MV: But she should come and talk about it cause it is interesting. It's a hot topic.
RS: Actually, it makes more sense when it's coming out of her mouth cause when she starts talking about how it's changed women's lives it's more believable than when I say it. Cause for me it's just about the stripping.
BW: We'll have her on with us.
SJ: That's actually a very good idea.
RS: Absolutely. She's got a book and a video coming out about the whole thing.
MV: Well, you met her when you were a director, right? When she came to audition for you?
RS: She did. Yeah, she was really young and there was a play--
MV: What was your impression of her?
RS: I thought--you know, we had a mutual friend actually, that showed pictures--who was a photographer and was obsessed with her. Her name is Sheila Kelly. She's great. Some of you know her from LA Law and from Singles and from other movies and stuff. But she's stunningly beautiful, and this photographer was obsessed with her and kept showing me pictures, "you have to meet her" and "she's really talented and audition with her," and so--So I auditioned her in a play--
JB: Did you hit on her?
RS: She insists that I hit on her, yeah. She says that; I refute that. I may have tried, but I still refute that I did. But she's stunningly beautiful, and I happened not to cast her. She was a little young at that time. Angela Bassett ended up doing the play, actually.
JB: How much older than her were you?
RS: I think forty or fifty years.
BW: But since you've lost weight, you're looking good. No, you always look good. Listen, I have two questions to ask you. One, does President Bartlet win again?
RS: We don't know.
BW: You don't know.
RS: We have to go through a whole election.
BW: We have to go through a whole season. But you're going to end up having a hot romance with CJ?
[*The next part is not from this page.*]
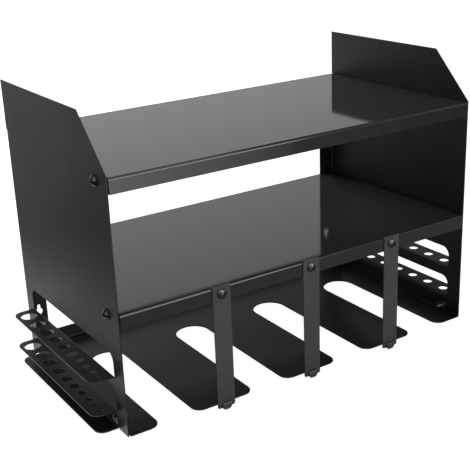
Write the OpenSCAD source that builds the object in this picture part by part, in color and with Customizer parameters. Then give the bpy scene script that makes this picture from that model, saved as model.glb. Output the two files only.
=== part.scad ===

RS: Aaron's going to kill me now.
BW: Well, see what you learn on this show? Thank you, Richard Schiff.
RS: It's my pleasure.
BW: Come on with us any time. And do tell your wife to come on.
RS: She would love to do it.
BW: Well, we learned a lot today, and we'll be learning more when Sheila comes on. Right?
RS: Absolutely.
BW: Okay, thank you, Richard Schiff, and we'll be right back.